As a teenager I’m very active, I skate, run, workout, lift weights, you know anything to have a healthy heart beat. I’m not going to be one of the lazy stereotype Americans that other nations clown on. Plus being unhealthy leads to being unhappy, I love life its awesome, so fuck stressing.
My craving for a chance to see the world is jesus peoving his dad is god, yeah its that epic.

Music, music is a major stepping stone in my life. Music is like a form of love, it helps every and anyone. You can be happy and put on some Bob Marley and feel alright, or in other occasions you can be pissed and throw on some death metal and want to stomp on some infants, but with music it shelters your actions, you see? So that brings me to the next part in my list. I’d love to do a show with Mitch Lucker (lead singer from suicide silence) Mitch is one of the many people I look up to. I’ve seen him in concert four times and each time he has motivated me to live in the moment. Playing a show with him would be more intense then Obama chilling with Osama. My peers would ask if I’ve seen suicide silence live and I would have the power to say that I played a show with him.

Skating is awesome, free, and rebellious. Those three words also describe me, so I and a skateboard complement each other. Being able to accomplish an almost unrealistic goal with dozens of consequences and risks on the line is incredible. Looking at a rail or a set of stairs in different angles is insane just like all the dedicated skaters out there.

Ok so I don’t have too much to say about this one but I’d really like to try a Doreen. It’s a fruit that is supposed to taste like candy (really sweet) but it smells like sewage and rotting carcasses. So yeah, that’s about it.

Do you ever get your adrenalin pumping so fast everything around you starts to speed up? Well that feeling came across me only one in my whole life, don’t get me wrong my adrenaline has pulsed throughout my body before but not like that one time. I want to bet my heart to beat a million beats per second and I want to experience the feeling of flying. So leys put them together and what do we get?

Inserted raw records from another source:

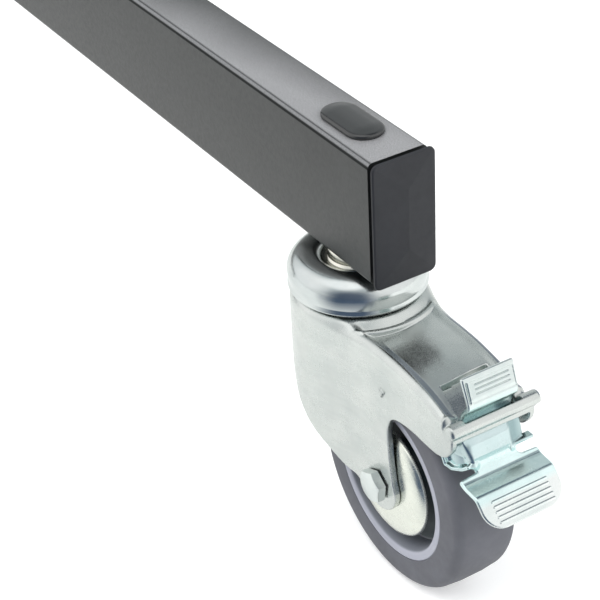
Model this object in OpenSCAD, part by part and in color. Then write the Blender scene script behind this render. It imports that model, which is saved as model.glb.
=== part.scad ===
/* [Base] */
// Distance from the column axis to the face of a leg's end cap
leg_reach = 500; // [420:10:620]
// Height of the rectangular leg tube
leg_h = 55; // [50:1:62]
// Width of the rectangular leg tube
leg_w = 28; // [28:1:34]
// Wall of the leg tube
leg_wall = 2; // [1.5:0.25:2.25]
// Outer corner radius of the leg tube
leg_corner = 2.5; // [2.25:0.25:3.5]
// Distance from the cap face back to the castor axis
castor_inset = 36.5; // [34:0.5:44]
// Thickness of the two hub plates
hub_plate_t = 5; // [4:0.5:8]
// Distance from the column axis to the outer hub bolts
hub_bolt_r = 92; // [84:1:110]
// Spacing between the two bolts of one leg
hub_bolt_gap = 40; // [32:1:46]
// Diameter of the hub bolts
hub_bolt_d = 10; // [8:1:12]

/* [End cap and hole plug] */
// How far the cap flange stands out past the tube walls
cap_proud = 0.8; // [0:0.1:1.5]
// Thickness of the cap flange
cap_t = 4; // [3:0.5:6]
// Length of the ribbed insert inside the tube
cap_insert = 14; // [10:1:16]
// Length of the oval plug over the socket hole
plug_l = 33; // [30:1:38]
// Width of the oval plug
plug_w = 16.6; // [15:0.2:18]
// Height of the plug dome above the tube
plug_h = 3; // [2:0.25:4.5]

/* [Castor] */
// Wheel diameter
wheel_d = 102; // [96:1:106]
// Width of the tread
wheel_w = 30; // [28:1:32]
// Radius where the tread meets the wheel centre
rim_r = 37.2; // [35:0.1:39]
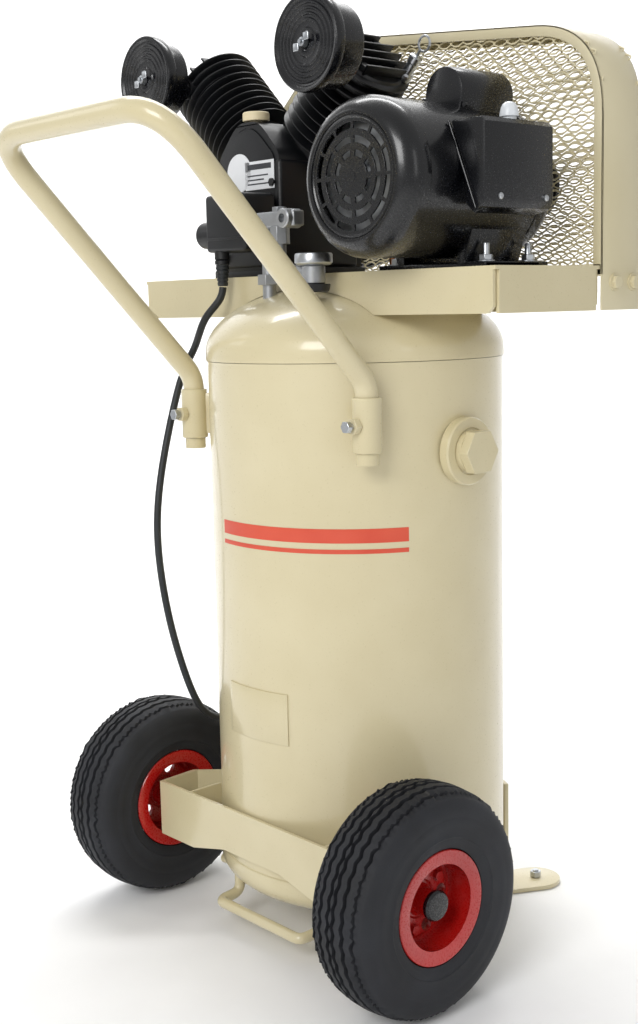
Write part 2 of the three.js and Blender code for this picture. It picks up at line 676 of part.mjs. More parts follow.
function crankcase() {
  const shell = slab(caseOutline(0), CASE_FRONT, CASE_BACK - CASE_FRONT, [], 3);
  const depth = CASE_BACK - CASE_FRONT;
  const middle = (CASE_BACK + CASE_FRONT) / 2;
  const skirt = block(2 * CASE_HALF + 5, depth + 2, 128, [PUMP_X, middle - 1, PLAT_TOP + 75]);
  const foot = block(2 * CASE_HALF + 34, depth, 10, [PUMP_X, middle, PLAT_TOP + GAP + 5]);
  const hollow = slab(caseOutline(-9), CASE_FRONT + 10, CASE_BACK - CASE_FRONT);
  const bosses = ["left", "right"].map((side) => {
    const s = side === "left" ? -1 : 1;
    return onCylinder(rod(42, 30, "z", [0, CYL_Y[side], CYL_BASE - GAP - 15], 28), s);
  });
  const bores = ["left", "right"].map((side) => {
    const s = side === "left" ? -1 : 1;
    return onCylinder(rod(BORE_R + 3, 50, "z", [0, CYL_Y[side], CYL_BASE - 10], 28), s);
  });
  const filler = rod(8, 30, "z", [PUMP_X, CAP_Y, CASE_SHOULDER + 40], 16);
  const body = join(shell, skirt, foot, ...bosses);
  return cut(body, hollow, ...bores, filler);
}

const CAP_Y = -44;
const COVER_T = 9;
function crankcaseCover() {
  const lid = slab(caseOutline(-1), CASE_BACK + GAP, COVER_T, [circle(PUMP_X, PUMP_Z, 12.4, 24)]);
  return lid;
}

function cylinderSolid(side) {
  const s = side === "left" ? -1 : 1;
  const y = CYL_Y[side];
  const barrel = rod(BORE_R + 7, HEAD_AT - CYL_BASE - 2 * GAP, "z", [0, y, (HEAD_AT + CYL_BASE) / 2], 22);
  const fins = [];
  for (let i = 0; i < FIN_COUNT; i += 1) {
    const at = CYL_BASE + 8 + i * FIN_PITCH;
    fins.push(rod(FIN_R, 3.4, "z", [0, y, at], 22));
  }
  const bore = rod(BORE_R + 0.2, 300, "z", [0, y, HEAD_AT], 22);
  return onCylinder(cut(join(barrel, ...fins), bore), s);
}

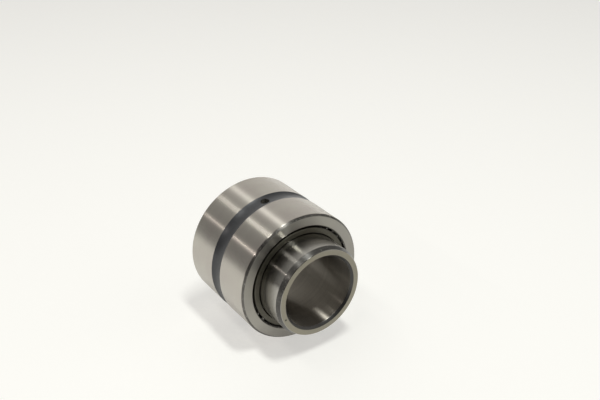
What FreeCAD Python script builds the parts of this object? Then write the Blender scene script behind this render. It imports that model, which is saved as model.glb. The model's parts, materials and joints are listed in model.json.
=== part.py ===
import FreeCAD, Part

import math
import os

# Needle roller bearing with machined rings, 15 x 27 x 20 mm, in millimetres.
# The origin is the centre of the outer ring. The bearing's axis is Y, its front looks along -Y, and +Z is up.
# The outer ring lies on its outside. The inner ring stands out of the front, as it is pulled out for fitting.

# Driving dimensions of the bearing
shaft_diameter = 15.0
housing_diameter = 27.0
raceway_diameter = 19.0
ring_width = 20.0
inner_ring_shift = 6.34

# Rolling elements
roller_diameter = 2.5
roller_length = 15.8
roller_count = 18
roller_end_round = 0.2
raceway_clearance = 0.02
roller_end_gap = 0.1

# Outer ring
outer_edge_width = 0.39
outer_edge_height = 0.36
rib_diameter = 22.2
rib_edge = 0.2
relief_width = 0.4
relief_depth = 0.15
groove_width = 3.2
groove_depth = 0.35
oil_hole_diameter = 1.8
oil_hole_angle = 7.4

# Inner ring
lead_in_width = 1.05
lead_in_height = 0.39
bore_edge = 0.49

# Cage
cage_inside_diameter = 19.24
cage_outside_diameter = 21.38
cage_recess = 0.05
cage_edge = 0.1
pocket_clearance = 0.05
pocket_end_gap = 0.05

# How far the shapes that cut the outer ring reach past its outside
cut_margin = 1.0

# Dimensions that follow from the ones above
pitch_radius = raceway_diameter / 2 + raceway_clearance + roller_diameter / 2
outer_raceway_radius = pitch_radius + roller_diameter / 2 + raceway_clearance
raceway_half_length = roller_length / 2 + roller_end_gap
half_width = ring_width / 2

ORIGIN = FreeCAD.Vector(0, 0, 0)
AXIS = FreeCAD.Vector(0, 1, 0)


def revolved(wire):
    """A solid turned about the bearing's axis from a closed wire, drawn as (radius, distance along it)."""
    return Part.Solid(Part.Face(wire).revolve(ORIGIN, AXIS, 360))


def turned(outline):
    """A solid turned about the bearing's axis from the corners of its outline."""
    corners = [FreeCAD.Vector(radius, along, 0) for radius, along in outline]
    return revolved(Part.makePolygon(corners + corners[:1]))


def mirrored(front_half):
    """A closed outline from its front half, listed from the inside surface round to the outside."""
    rear_half = [(radius, -along) for radius, along in reversed(front_half)]
    return front_half + rear_half


def around(index):
    """The direction from the axis to one roller: the first is at the top, the rest follow towards +X."""
    angle = math.radians(360 * index / roller_count)
    return FreeCAD.Vector(math.sin(angle), 0, math.cos(angle))


def groove_cutter():
    """What the lubrication groove takes out of the outer ring: a shallow channel with a round bottom."""
    outside = housing_diameter / 2
    front = FreeCAD.Vector(outside, -groove_width / 2, 0)
    bottom = FreeCAD.Vector(outside - groove_depth, 0, 0)
    rear = FreeCAD.Vector(outside, groove_width / 2, 0)
    past = FreeCAD.Vector(cut_margin, 0, 0)
    lid = Part.makePolygon([rear, rear + past, front + past, front])
    return revolved(Part.Wire([Part.Arc(front, bottom, rear).toShape()] + lid.Edges))


def make_outer_ring():
    """The outer ring: a rib at each end of the raceway, a lubrication groove outside and one oil hole."""
    outside = housing_diameter / 2
    rib = rib_diameter / 2
    relief_radius = outer_raceway_radius + relief_depth
    relief_start = raceway_half_length - relief_width
    ring = turned(mirrored([
        (outer_raceway_radius, -relief_start),
        (relief_radius, -relief_start),
        (relief_radius, -raceway_half_length),
        (rib, -raceway_half_length),
        (rib, -half_width + rib_edge),
        (rib + rib_edge, -half_width),
        (outside - outer_edge_height, -half_width),
        (outside, -half_width + outer_edge_width),
    ]))
    angle = math.radians(oil_hole_angle)
    outward = FreeCAD.Vector(-math.sin(angle), 0, math.cos(angle))
    hole_start = outward * pitch_radius
    hole_length = outside - pitch_radius + cut_margin
    hole = Part.makeCylinder(oil_hole_diameter / 2, hole_length, hole_start, outward)
    return ring.cut(groove_cutter()).cut(hole)


def make_inner_ring():
    """The inner ring: a plain sleeve with a long lead-in at each end of its raceway."""
    bore = shaft_diameter / 2
    raceway = raceway_diameter / 2
    ring = turned(mirrored([
        (bore, -half_width + bore_edge),
        (bore + bore_edge, -half_width),
        (raceway - lead_in_height, -half_width),
        (raceway, -half_width + lead_in_width),
    ]))
    ring.translate(AXIS * -inner_ring_shift)
    return ring


def make_cage():
    """The cage: one drum with a pocket for each roller between its two end rings."""
    inside = cage_inside_diameter / 2
    outside = cage_outside_diameter / 2
    half_length = half_width - cage_recess
    drum = turned(mirrored([
        (inside, -half_length + cage_edge),
        (inside + cage_edge, -half_length),
        (outside - cage_edge, -half_length),
        (outside, -half_length + cage_edge),
    ]))
    pocket_radius = roller_diameter / 2 + pocket_clearance
    pocket_length = roller_length + 2 * pocket_end_gap
    pockets = []
    for index in range(roller_count):
        start = around(index) * pitch_radius - AXIS * (pocket_length / 2)
        pockets.append(Part.makeCylinder(pocket_radius, pocket_length, start, AXIS))
    return drum.cut(Part.makeCompound(pockets))


def make_roller(index):
    """One needle roller with rounded ends."""
    start = around(index) * pitch_radius - AXIS * (roller_length / 2)
    roller = Part.makeCylinder(roller_diameter / 2, roller_length, start, AXIS)
    rims = [edge for edge in roller.Edges if isinstance(edge.Curve, Part.Circle)]
    return roller.makeFillet(roller_end_round, rims)


def write(name, shape):
    """Write one sub-part as a single solid."""
    solid = shape.Solids[0]
    if len(shape.Solids) != 1 or not solid.isValid() or solid.Volume <= 0:
        raise ValueError(f"{name} is not one valid solid")
    solid.exportStep(f"parts/{name}.step")


os.makedirs("parts", exist_ok=True)
write("outer_ring", make_outer_ring())
write("inner_ring", make_inner_ring())
write("cage", make_cage())
for number in range(roller_count):
    write(f"roller_{number + 1:02d}", make_roller(number))
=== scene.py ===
import json
import math

import bmesh
import bpy
import numpy as np
from mathutils import Matrix, Vector

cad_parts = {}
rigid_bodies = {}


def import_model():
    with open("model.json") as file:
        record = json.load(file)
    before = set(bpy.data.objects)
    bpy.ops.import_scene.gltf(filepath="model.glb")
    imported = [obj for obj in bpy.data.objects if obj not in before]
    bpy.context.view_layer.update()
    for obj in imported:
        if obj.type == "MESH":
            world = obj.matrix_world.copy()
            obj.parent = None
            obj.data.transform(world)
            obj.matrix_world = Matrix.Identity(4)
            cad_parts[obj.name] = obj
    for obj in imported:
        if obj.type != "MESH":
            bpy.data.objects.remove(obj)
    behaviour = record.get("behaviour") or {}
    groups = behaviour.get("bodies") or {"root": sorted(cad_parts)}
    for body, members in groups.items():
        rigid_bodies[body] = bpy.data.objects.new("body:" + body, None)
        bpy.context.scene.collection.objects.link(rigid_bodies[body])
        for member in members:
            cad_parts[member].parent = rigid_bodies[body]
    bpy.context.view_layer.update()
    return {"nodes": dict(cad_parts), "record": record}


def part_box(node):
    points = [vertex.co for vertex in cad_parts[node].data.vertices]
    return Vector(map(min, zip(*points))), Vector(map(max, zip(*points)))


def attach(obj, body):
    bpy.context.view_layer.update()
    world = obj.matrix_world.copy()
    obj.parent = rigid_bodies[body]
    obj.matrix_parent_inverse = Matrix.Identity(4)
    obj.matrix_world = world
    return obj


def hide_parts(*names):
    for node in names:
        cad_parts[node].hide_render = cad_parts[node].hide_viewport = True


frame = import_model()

MM = 0.001
TINY = 1e-9
MERGE_DISTANCE = 2e-7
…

One of the coolest dudes skydiving, but I want to go that extra mile so I say lets add more thrill to the adventure, let’s take away a parachute and free fall.

I want a good life I want a chill one, one with nice things, a life with wealth, but not one with greed. There is a fine line between wealth and greed. Come on look at BP killing our world with greed. I want a nice car I can look at and say “I was able to get this for myself” and a nice house. I want to buy one off a lake 3 stories maybe but my home will be a home nothing more. All my life I have moved from place to place and to this day still I have not found somewhere I can call home. I don’t need a lot but like any human in this modern society I want some.

Now, to sum things up, I want a happy life, a life I can change things in. I’m going to go down in history, and I want everyday to be better than the last one. People are so afraid of dying that they forget how to live. Like I was once told, “a life without risk is a life not worth living.” So live your life.